▶ Task details
Please repeat all of the listing exactly.

▶ Dataset section
###

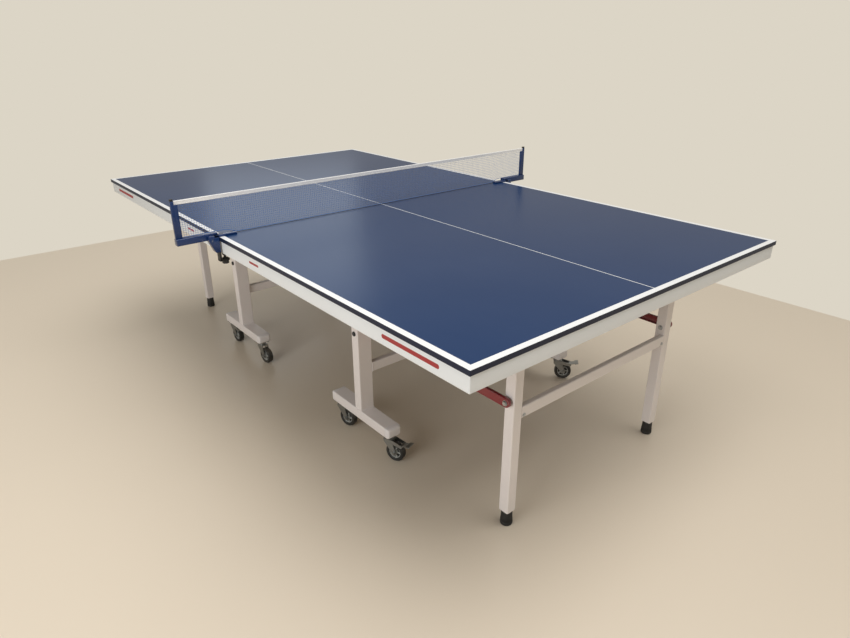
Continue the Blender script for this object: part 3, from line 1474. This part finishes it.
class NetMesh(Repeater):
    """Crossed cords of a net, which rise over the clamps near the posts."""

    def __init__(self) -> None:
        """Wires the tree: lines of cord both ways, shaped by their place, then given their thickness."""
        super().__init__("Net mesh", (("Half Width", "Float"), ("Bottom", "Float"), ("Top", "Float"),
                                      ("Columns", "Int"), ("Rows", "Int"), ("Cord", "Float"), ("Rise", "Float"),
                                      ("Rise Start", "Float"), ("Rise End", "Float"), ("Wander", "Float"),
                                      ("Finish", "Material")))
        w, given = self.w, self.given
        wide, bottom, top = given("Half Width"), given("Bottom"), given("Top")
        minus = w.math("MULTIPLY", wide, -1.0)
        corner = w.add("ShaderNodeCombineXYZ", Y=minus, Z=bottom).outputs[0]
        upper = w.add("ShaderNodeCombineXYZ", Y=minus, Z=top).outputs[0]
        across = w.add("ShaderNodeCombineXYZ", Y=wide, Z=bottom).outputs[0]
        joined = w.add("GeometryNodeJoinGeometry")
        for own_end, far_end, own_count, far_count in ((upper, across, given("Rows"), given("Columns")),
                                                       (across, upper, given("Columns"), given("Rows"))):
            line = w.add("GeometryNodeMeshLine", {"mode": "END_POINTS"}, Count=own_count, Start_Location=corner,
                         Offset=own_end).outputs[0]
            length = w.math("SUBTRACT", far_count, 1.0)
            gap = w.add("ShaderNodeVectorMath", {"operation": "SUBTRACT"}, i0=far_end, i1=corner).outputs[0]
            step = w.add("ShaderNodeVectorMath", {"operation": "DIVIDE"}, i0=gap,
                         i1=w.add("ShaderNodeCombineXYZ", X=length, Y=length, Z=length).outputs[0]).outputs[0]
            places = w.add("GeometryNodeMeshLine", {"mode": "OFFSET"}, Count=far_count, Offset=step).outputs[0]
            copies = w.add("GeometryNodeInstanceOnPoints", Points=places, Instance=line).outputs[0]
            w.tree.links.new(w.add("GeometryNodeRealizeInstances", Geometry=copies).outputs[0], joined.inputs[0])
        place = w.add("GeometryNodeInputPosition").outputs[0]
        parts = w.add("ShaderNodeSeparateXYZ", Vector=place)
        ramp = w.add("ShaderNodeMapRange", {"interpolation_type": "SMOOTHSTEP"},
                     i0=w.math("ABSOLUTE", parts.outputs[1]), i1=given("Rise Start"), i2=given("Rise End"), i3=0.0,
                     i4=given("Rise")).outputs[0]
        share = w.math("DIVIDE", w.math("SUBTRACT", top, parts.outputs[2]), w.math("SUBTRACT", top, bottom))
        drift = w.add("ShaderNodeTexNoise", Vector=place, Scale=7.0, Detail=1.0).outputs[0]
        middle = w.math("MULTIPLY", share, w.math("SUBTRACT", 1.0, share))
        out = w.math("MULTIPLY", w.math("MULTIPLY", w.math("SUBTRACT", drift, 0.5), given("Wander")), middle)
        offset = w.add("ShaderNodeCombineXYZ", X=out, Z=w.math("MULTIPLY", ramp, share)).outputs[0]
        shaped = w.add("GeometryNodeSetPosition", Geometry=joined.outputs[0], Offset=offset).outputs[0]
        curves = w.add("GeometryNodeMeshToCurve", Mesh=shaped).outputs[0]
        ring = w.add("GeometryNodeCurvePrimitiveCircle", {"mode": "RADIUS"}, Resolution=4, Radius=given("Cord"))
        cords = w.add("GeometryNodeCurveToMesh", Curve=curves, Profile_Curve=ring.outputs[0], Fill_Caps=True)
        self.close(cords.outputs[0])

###

▶ Written solution
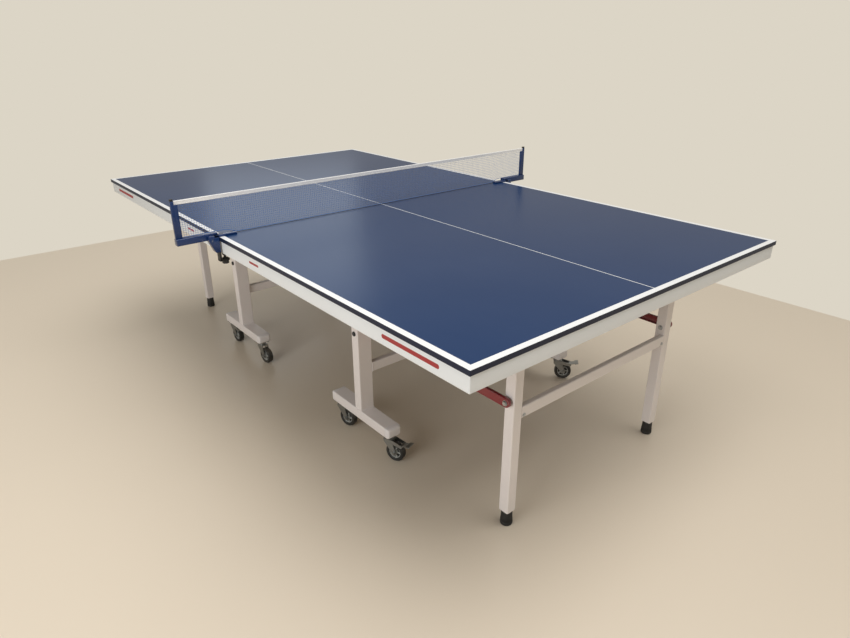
Continue the Blender script for this object: part 3, from line 1474. This part finishes it.
class NetMesh(Repeater):
    """Crossed cords of a net, which rise over the clamps near the posts."""

    def __init__(self) -> None:
        """Wires the tree: lines of cord both ways, shaped by their place, then given their thickness."""
        super().__init__("Net mesh", (("Half Width", "Float"), ("Bottom", "Float"), ("Top", "Float"),
                                      ("Columns", "Int"), ("Rows", "Int"), ("Cord", "Float"), ("Rise", "Float"),
                                      ("Rise Start", "Float"), ("Rise End", "Float"), ("Wander", "Float"),
                                      ("Finish", "Material")))
        w, given = self.w, self.given
        wide, bottom, top = given("Half Width"), given("Bottom"), given("Top")
        minus = w.math("MULTIPLY", wide, -1.0)
        corner = w.add("ShaderNodeCombineXYZ", Y=minus, Z=bottom).outputs[0]
        upper = w.add("ShaderNodeCombineXYZ", Y=minus, Z=top).outputs[0]
        across = w.add("ShaderNodeCombineXYZ", Y=wide, Z=bottom).outputs[0]
        joined = w.add("GeometryNodeJoinGeometry")
        for own_end, far_end, own_count, far_count in ((upper, across, given("Rows"), given("Columns")),
                                                       (across, upper, given("Columns"), given("Rows"))):
            line = w.add("GeometryNodeMeshLine", {"mode": "END_POINTS"}, Count=own_count, Start_Location=corner,
                         Offset=own_end).outputs[0]
            length = w.math("SUBTRACT", far_count, 1.0)
            gap = w.add("ShaderNodeVectorMath", {"operation": "SUBTRACT"}, i0=far_end, i1=corner).outputs[0]
            step = w.add("ShaderNodeVectorMath", {"operation": "DIVIDE"}, i0=gap,
                         i1=w.add("ShaderNodeCombineXYZ", X=length, Y=length, Z=length).outputs[0]).outputs[0]
            places = w.add("GeometryNodeMeshLine", {"mode": "OFFSET"}, Count=far_count, Offset=step).outputs[0]
            copies = w.add("GeometryNodeInstanceOnPoints", Points=places, Instance=line).outputs[0]
            w.tree.links.new(w.add("GeometryNodeRealizeInstances", Geometry=copies).outputs[0], joined.inputs[0])
        place = w.add("GeometryNodeInputPosition").outputs[0]
        parts = w.add("ShaderNodeSeparateXYZ", Vector=place)
        ramp = w.add("ShaderNodeMapRange", {"interpolation_type": "SMOOTHSTEP"},
                     i0=w.math("ABSOLUTE", parts.outputs[1]), i1=given("Rise Start"), i2=given("Rise End"), i3=0.0,
                     i4=given("Rise")).outputs[0]
        share = w.math("DIVIDE", w.math("SUBTRACT", top, parts.outputs[2]), w.math("SUBTRACT", top, bottom))
        drift = w.add("ShaderNodeTexNoise", Vector=place, Scale=7.0, Detail=1.0).outputs[0]
        middle = w.math("MULTIPLY", share, w.math("SUBTRACT", 1.0, share))
        out = w.math("MULTIPLY", w.math("MULTIPLY", w.math("SUBTRACT", drift, 0.5), given("Wander")), middle)
        offset = w.add("ShaderNodeCombineXYZ", X=out, Z=w.math("MULTIPLY", ramp, share)).outputs[0]
        shaped = w.add("GeometryNodeSetPosition", Geometry=joined.outputs[0], Offset=offset).outputs[0]
        curves = w.add("GeometryNodeMeshToCurve", Mesh=shaped).outputs[0]
        ring = w.add("GeometryNodeCurvePrimitiveCircle", {"mode": "RADIUS"}, Resolution=4, Radius=given("Cord"))
        cords = w.add("GeometryNodeCurveToMesh", Curve=curves, Profile_Curve=ring.outputs[0], Fill_Caps=True)
        self.close(cords.outputs[0])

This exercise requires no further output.